--- START ---

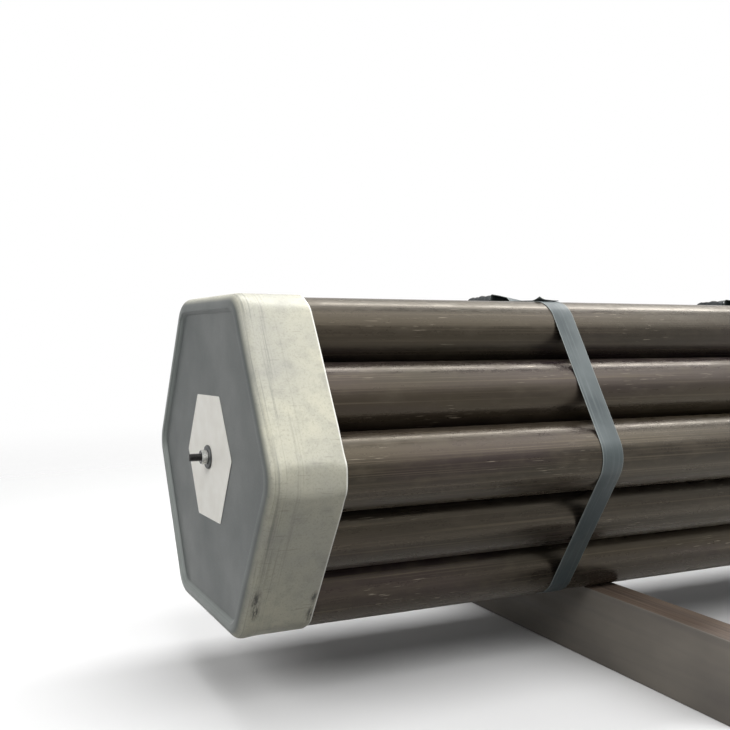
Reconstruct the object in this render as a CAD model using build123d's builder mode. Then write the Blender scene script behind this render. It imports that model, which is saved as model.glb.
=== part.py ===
from build123d import *
import os
from math import cos, radians, sin, sqrt, tan

# Bundle of nineteen steel pipes in a hexagon, with an end cap on each end, a tie rod through the
# centre pipe, four straps and two timber bearers. Millimetres. X runs along the pipes, Z is up, and
# the origin is on the floor under the middle of the bundle. The near end is the one at negative X.

# Pipes
pipe_length = 3000.0
pipe_diameter = 88.9
pipe_wall = 5.56
pipe_gap = 0.2
row_counts = (3, 4, 5, 4, 3)

# End caps, drawn from sheet
cap_depth = 91.0
cap_wall = 2.0
cap_side_clearance = 1.2
cap_end_clearance = 0.3
cap_corner_radius = 42.0
cap_front_radius = 13.0
panel_recess = 5.6
panel_border = 17.0
panel_corner_radius = 29.0
panel_draft = 40.0

# Tie rod, nuts and washers
rod_diameter = 10.0
rod_hole_clearance = 0.5
rod_projection = 26.0
nut_across_flats = 17.0
nut_thickness = 8.0
nut_clearance = 0.05
washer_diameter = 30.0
washer_thickness = 2.5

# Labels
label_across_flats = 156.0
label_thickness = 0.4

# Straps
strap_width = 32.0
strap_thickness = 0.9
strap_clearance = 0.2
strap_distance = 456.0
strap_pair_spacing = 470.0
strap_under_end = 9.0
strap_tail_start = 3.0
strap_tail_rise = 13.0
strap_tail_rise_length = 11.0
strap_tail_fall_length = 37.0
strap_tail_foot_lift = 4.0
strap_tail_rest_length = 50.0
strap_tail_rest_lift = 1.0
strap_tip_length = 16.0
strap_tip_lift = 5.0
strap_tail_radius = 5.0

# Seals, each a folded sleeve round the two strap layers, with notched edges and ears bent up
seal_centre_y = 47.0
seal_length = 56.0
seal_sheet = 0.9
seal_clearance = 0.15
seal_flange = 9.0
seal_notch_depth = 4.0
seal_notch_length = 6.0
seal_notch_spacing = 24.0
seal_notch_reach = 10.0
seal_ear_length = 12.0
seal_ear_height = 13.5
seal_ear_lean = 30.0
seal_ear_root = 0.6

# Bearers
bearer_width = 52.0
bearer_height = 100.0
bearer_length = 700.0
bearer_distance = 549.0
bearer_edge_chamfer = 2.0
bearer_clearance = 0.1

# Places that follow from the sizes
pitch = pipe_diameter + pipe_gap
row_height = pitch * sqrt(3) / 2
pipe_radius = pipe_diameter / 2
half_rows = row_height * (len(row_counts) - 1) / 2
corner_circle = pitch * (max(row_counts) - 1) / 2
half_height = half_rows + pipe_radius
axis_z = bearer_height + bearer_clearance + half_height
top_z = axis_z + half_height
cap_apothem = half_height + cap_side_clearance + cap_wall
panel_apothem = cap_apothem - panel_border
panel_wall_shift = cap_wall * (1 - sin(radians(panel_draft))) / cos(radians(panel_draft))
# Three flats stand for the quarter round of the front, each turned by a quarter of it from the next
front_flat_turn = radians(90 / 4)
front_first_chamfer = cap_front_radius * (1 - tan(front_flat_turn))
front_second_chamfer = cap_front_radius * (tan(front_flat_turn) - tan(front_flat_turn / 2))
inner_front_chamfer = (cap_front_radius - cap_wall) * (1 - tan(front_flat_turn))
chamfer_depth_at_pipe = max(inner_front_chamfer - cap_side_clearance, 0)
pipe_end_gap = cap_end_clearance + max(chamfer_depth_at_pipe - panel_recess, 0)
panel_x = pipe_length / 2 + pipe_end_gap + cap_wall
cap_front_x = panel_x + panel_recess
washer_x = panel_x + label_thickness
nut_x = washer_x + washer_thickness
rod_half_length = panel_x + rod_projection
strap_x = cap_front_x - strap_distance
strap_places = (-strap_x, strap_pair_spacing - strap_x, strap_x - strap_pair_spacing, strap_x)
strap_base_z = top_z + strap_clearance
strap_middle_z = strap_base_z + 1.5 * strap_thickness
bearer_x = cap_front_x - bearer_distance


def rounded_hexagon(apothem, corner_radius):
    """A hexagon round the bundle's axis, flat at the top and bottom, with rounded corners."""
    with Locations((0, axis_z)):
        RegularPolygon(apothem, 6, major_radius=False)
    fillet(vertices(), corner_radius)


def notch_outlines(middle_x):
    """The cuts into the edges of a seal and of the strap in it, seen from above."""
    edge = strap_width / 2 + seal_clearance + seal_sheet
    with BuildSketch(Plane.XY.offset(strap_base_z)) as notches:
        for side in (-1, 1):
            for end in (-1, 1):
                tip_x = middle_x + side * (edge - seal_notch_depth)
                foot_x = middle_x + side * (edge + seal_clearance)
                middle_y = seal_centre_y + end * seal_notch_spacing / 2
                low_y = middle_y - seal_notch_length / 2
                high_y = middle_y + seal_notch_length / 2
                Polygon((tip_x, middle_y), (foot_x, low_y), (foot_x, high_y), align=None)
    return notches.sketch


def write(part, name):
    """Names a finished piece and writes it out."""
    part.label = name
    export_step(part, f"parts/{name}.step")


os.makedirs("parts", exist_ok=True)

# The nineteen pipes, named by row from the bottom and by place in the row.
for row, count in enumerate(row_counts):
    for place in range(count):
        pipe_y = (place - (count - 1) / 2) * pitch
        pipe_z = axis_z - half_rows + row * row_height
        with BuildPart() as pipe:
            with BuildSketch(Plane.YZ):
                with Locations((pipe_y, pipe_z)):
                    Circle(pipe_radius)
                    Circle(pipe_radius - pipe_wall, mode=Mode.SUBTRACT)
            extrude(amount=pipe_length / 2, both=True)
        write(pipe.part, f"pipe_{row + 1}_{place + 1}")

# The hollow of the end cap, an even sheet thickness inside its walls, front and pressed panel.
with BuildPart() as cap_hollow:
    with BuildSketch(Plane.YZ.offset(cap_wall - cap_front_x)):
        rounded_hexagon(cap_apothem - cap_wall, cap_corner_radius - cap_wall)
    extrude(amount=cap_depth - cap_wall)
    chamfer(faces().sort_by(Axis.X)[0].edges(), inner_front_chamfer)
    with BuildSketch(Plane.YZ.offset(cap_wall - cap_front_x)):
        rounded_hexagon(panel_apothem + panel_wall_shift, panel_corner_radius + panel_wall_shift)
    extrude(amount=panel_recess, taper=panel_draft, mode=Mode.SUBTRACT)

# The end cap: a deep hexagonal cup with a shallow panel pressed into its front, hollow behind, with a
# hole for the tie rod. Its large front radius is cut as three flats that touch the round.
with BuildPart() as end_cap:
    with BuildSketch(Plane.YZ.offset(-cap_front_x)):
        rounded_hexagon(cap_apothem, cap_corner_radius)
    extrude(amount=cap_depth)
    chamfer(faces().sort_by(Axis.X)[0].edges(), front_first_chamfer)
    flat_edges = edges().group_by(Axis.X)
    chamfer(flat_edges[0] + flat_edges[2], front_second_chamfer)
    with BuildSketch(Plane.YZ.offset(-cap_front_x)):
        rounded_hexagon(panel_apothem, panel_corner_radius)
    extrude(amount=panel_recess, taper=panel_draft, mode=Mode.SUBTRACT)
    add(cap_hollow.part, mode=Mode.SUBTRACT)
    with BuildSketch(Plane.YZ.offset(-cap_front_x)):
        with Locations((0, axis_z)):
            Circle(rod_diameter / 2 + rod_hole_clearance)
    extrude(amount=cap_depth, mode=Mode.SUBTRACT)
write(end_cap.part, "end_cap_near")
write(mirror(end_cap.part, about=Plane.YZ), "end_cap_far")

# The tie rod through the centre pipe.
with BuildPart() as tie_rod:
    with BuildSketch(Plane.YZ):
        with Locations((0, axis_z)):
            Circle(rod_diameter / 2)
    extrude(amount=rod_half_length, both=True)
write(tie_rod.part, "tie_rod")

# The label: a thin hexagonal sheet, pierced by the rod.
with BuildPart() as label:
    with BuildSketch(Plane.YZ.offset(-panel_x)):
        with Locations((0, axis_z)):
            RegularPolygon(label_across_flats / 2, 6, major_radius=False)
            Circle(rod_diameter / 2 + rod_hole_clearance, mode=Mode.SUBTRACT)
    extrude(amount=-label_thickness)
write(label.part, "label_near")
write(mirror(label.part, about=Plane.YZ), "label_far")

# The washer on the label.
with BuildPart() as washer:
    with BuildSketch(Plane.YZ.offset(-washer_x)):
        with Locations((0, axis_z)):
            Circle(washer_diameter / 2)
            Circle(rod_diameter / 2 + rod_hole_clearance, mode=Mode.SUBTRACT)
    extrude(amount=-washer_thickness)
write(washer.part, "washer_near")
write(mirror(washer.part, about=Plane.YZ), "washer_far")

# The nut on the washer.
with BuildPart() as nut:
    with BuildSketch(Plane.YZ.offset(-nut_x)):
        with Locations((0, axis_z)):
            RegularPolygon(nut_across_flats / 2, 6, major_radius=False)
            Circle(rod_diameter / 2 + nut_clearance, mode=Mode.SUBTRACT)
    extrude(amount=-nut_thickness)
write(nut.part, "nut_near")
write(mirror(nut.part, about=Plane.YZ), "nut_far")

# The straps: each a closed band round the corner pipes, with its outer end laid over the top, held
# in the seal, kinked up beyond it, falling back to the band and flicked up at its tip.
for number, middle_x in enumerate(strap_places, start=1):
    under_end_y = seal_centre_y + seal_length / 2 + strap_under_end
    rise_y = seal_centre_y - seal_length / 2 - strap_tail_start
    crest_y = rise_y - strap_tail_rise_length
    foot_y = crest_y - strap_tail_fall_length
    rest_y = foot_y - strap_tail_rest_length
    notches = notch_outlines(middle_x)
    with BuildPart() as strap:
        with BuildSketch(Plane.YZ.offset(middle_x)):
            with Locations((0, axis_z)):
                RegularPolygon(corner_circle, 6)
            offset(amount=pipe_radius + strap_clearance + strap_thickness)
            with Locations((0, axis_z)):
                hollow = RegularPolygon(corner_circle, 6, mode=Mode.PRIVATE)
            offset(hollow, amount=pipe_radius + strap_clearance, mode=Mode.SUBTRACT)
        extrude(amount=strap_width / 2, both=True)
        with BuildSketch(Plane.YZ.offset(middle_x)):
            with BuildLine():
                FilletPolyline(
                    (under_end_y, strap_middle_z),
                    (rise_y, strap_middle_z),
                    (crest_y, strap_middle_z + strap_tail_rise),
                    (foot_y, strap_middle_z + strap_tail_foot_lift),
                    (rest_y, strap_middle_z + strap_tail_rest_lift),
                    (rest_y - strap_tip_length, strap_middle_z + strap_tip_lift),
                    radius=strap_tail_radius,
                )
            trace(line_width=strap_thickness)
        extrude(amount=strap_width / 2, both=True)
        extrude(notches, amount=seal_notch_reach, both=True, mode=Mode.SUBTRACT)
    write(strap.part, f"strap_{number}")

    with BuildPart() as seal:
        inside_width = strap_width + 2 * seal_clearance
        inside_height = 2 * strap_thickness + 2 * seal_clearance
        inside_z = strap_base_z + strap_thickness
        with BuildSketch(Plane.XZ.offset(-seal_centre_y)):
            with Locations((middle_x, inside_z)):
                Rectangle(inside_width + 2 * seal_sheet, inside_height + 2 * seal_sheet)
                Rectangle(inside_width, inside_height, mode=Mode.SUBTRACT)
            with Locations((middle_x, inside_z - inside_height / 2 - seal_sheet / 2)):
                Rectangle(inside_width - 2 * seal_flange, seal_sheet, mode=Mode.SUBTRACT)
        extrude(amount=seal_length / 2, both=True)
        extrude(notches, amount=seal_notch_reach, both=True, mode=Mode.SUBTRACT)
        ear_z = inside_z + inside_height / 2 + seal_sheet - seal_ear_root
        lean = radians(seal_ear_lean)
        for side in (-1, 1):
            for end in (-1, 1):
                ear_x = middle_x + side * (inside_width / 2 - seal_sheet / 2)
                ear_y = seal_centre_y + end * (seal_notch_spacing + seal_notch_length + seal_ear_length) / 2
                ear_plane = Plane(
                    origin=(ear_x, ear_y, ear_z),
                    x_dir=(0, -end, 0),
                    z_dir=(-end * cos(lean), 0, end * side * sin(lean)),
                )
                with BuildSketch(ear_plane):
                    Polygon(
                        (-seal_ear_length / 2, 0),
                        (seal_ear_length / 2, 0),
                        (seal_ear_length / 2, seal_ear_height),
                        align=None,
                    )
                extrude(amount=seal_sheet / 2, both=True)
    write(seal.part, f"strap_seal_{number}")

# The two bearers across the bundle.
for number, middle_x in enumerate((-bearer_x, bearer_x), start=1):
    with BuildPart() as bearer:
        with BuildSketch(Plane.XZ):
            with Locations((middle_x, bearer_height / 2)):
                Rectangle(bearer_width, bearer_height)
            chamfer(vertices(), bearer_edge_chamfer)
        extrude(amount=bearer_length / 2, both=True)
    write(bearer.part, f"bearer_{number}")
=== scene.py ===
import math

import bpy
import numpy as np
from mathutils import Euler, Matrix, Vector, noise


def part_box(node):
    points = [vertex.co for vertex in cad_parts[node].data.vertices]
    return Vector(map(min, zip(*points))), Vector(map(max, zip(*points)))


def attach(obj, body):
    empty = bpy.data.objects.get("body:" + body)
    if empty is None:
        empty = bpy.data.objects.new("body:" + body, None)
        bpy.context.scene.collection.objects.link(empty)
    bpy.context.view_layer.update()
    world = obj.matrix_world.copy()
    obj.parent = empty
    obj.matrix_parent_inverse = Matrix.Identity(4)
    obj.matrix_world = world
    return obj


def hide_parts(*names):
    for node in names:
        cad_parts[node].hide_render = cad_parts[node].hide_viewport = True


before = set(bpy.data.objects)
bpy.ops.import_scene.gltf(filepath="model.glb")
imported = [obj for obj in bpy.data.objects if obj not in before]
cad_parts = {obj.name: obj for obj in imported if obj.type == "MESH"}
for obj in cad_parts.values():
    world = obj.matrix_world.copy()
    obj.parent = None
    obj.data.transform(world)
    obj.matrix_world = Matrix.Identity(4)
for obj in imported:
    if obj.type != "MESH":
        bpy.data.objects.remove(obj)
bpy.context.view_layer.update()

# A bundle of nineteen steel pipes with a drawn end cap on each end, four straps and two bearers.
# Metres, in the frame's own axes: X along the pipes, Z up, the near end at negative X.

# Sizes that the frame's boxes don't give. A scale says how finely some unevenness varies, in its
# steps per metre, and a shift sets the two ends' unevenness apart.
pipe_wall = 0.00556
pipe_end_bevel = 0.0008
pipe_tone_step = 0.618
bearer_edge_radius = 0.002
bearer_unevenness = 0.0004
bearer_scale_along = 9
bearer_scale_across = 20

# End caps: the sheet, its rim, the skirt, and the panel pressed into the front
cap_sheet = 0.002
cap_corner_radius = 0.042
cap_front_radius = 0.013
cap_least_corner = 0.003
rim_edge = 0.0022
rim_tuck = 0.0003
rim_wave = 0.0006
rim_wave_scale = 14
rim_wave_power = 3
skirt_dent = 0.0009
skirt_dent_scale = 9
skirt_dent_shift = 7
corner_flat = 0.0020
corner_flat_onset = 4
panel_recess = 0.0056
panel_border = 0.017
panel_margin = 0.012
panel_corner_radius = 0.029
panel_corner_ease = 0.004
panel_draft = math.radians(40)
panel_fold_radius = 0.0018
panel_dent = 0.0006
panel_dent_scale = 7
panel_dent_shift = 4
hole_radius = 0.0055

# The near cap's folds: the depth and height where each starts, its height at the rim, how deep it
# is there, and how far it reaches below and above
folds = (
    (0.070, 0.012, 0.024, 0.0017, 0.011, 0.030),
    (0.074, -0.017, -0.026, 0.0012, 0.012, 0.012),
)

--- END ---

Aim of the task:
Within the listing above, extract exactly the lines from the line with "# The two bearers across the bundle." to the line with "obj.data.transform(world)", the two named lines included, and no others.

Exercise solution:
# The two bearers across the bundle.
for number, middle_x in enumerate((-bearer_x, bearer_x), start=1):
    with BuildPart() as bearer:
        with BuildSketch(Plane.XZ):
            with Locations((middle_x, bearer_height / 2)):
                Rectangle(bearer_width, bearer_height)
            chamfer(vertices(), bearer_edge_chamfer)
        extrude(amount=bearer_length / 2, both=True)
    write(bearer.part, f"bearer_{number}")
=== scene.py ===
import math

import bpy
import numpy as np
from mathutils import Euler, Matrix, Vector, noise


def part_box(node):
    points = [vertex.co for vertex in cad_parts[node].data.vertices]
    return Vector(map(min, zip(*points))), Vector(map(max, zip(*points)))


def attach(obj, body):
    empty = bpy.data.objects.get("body:" + body)
    if empty is None:
        empty = bpy.data.objects.new("body:" + body, None)
        bpy.context.scene.collection.objects.link(empty)
    bpy.context.view_layer.update()
    world = obj.matrix_world.copy()
    obj.parent = empty
    obj.matrix_parent_inverse = Matrix.Identity(4)
    obj.matrix_world = world
    return obj


def hide_parts(*names):
    for node in names:
        cad_parts[node].hide_render = cad_parts[node].hide_viewport = True


before = set(bpy.data.objects)
bpy.ops.import_scene.gltf(filepath="model.glb")
imported = [obj for obj in bpy.data.objects if obj not in before]
cad_parts = {obj.name: obj for obj in imported if obj.type == "MESH"}
for obj in cad_parts.values():
    world = obj.matrix_world.copy()
    obj.parent = None
    obj.data.transform(world)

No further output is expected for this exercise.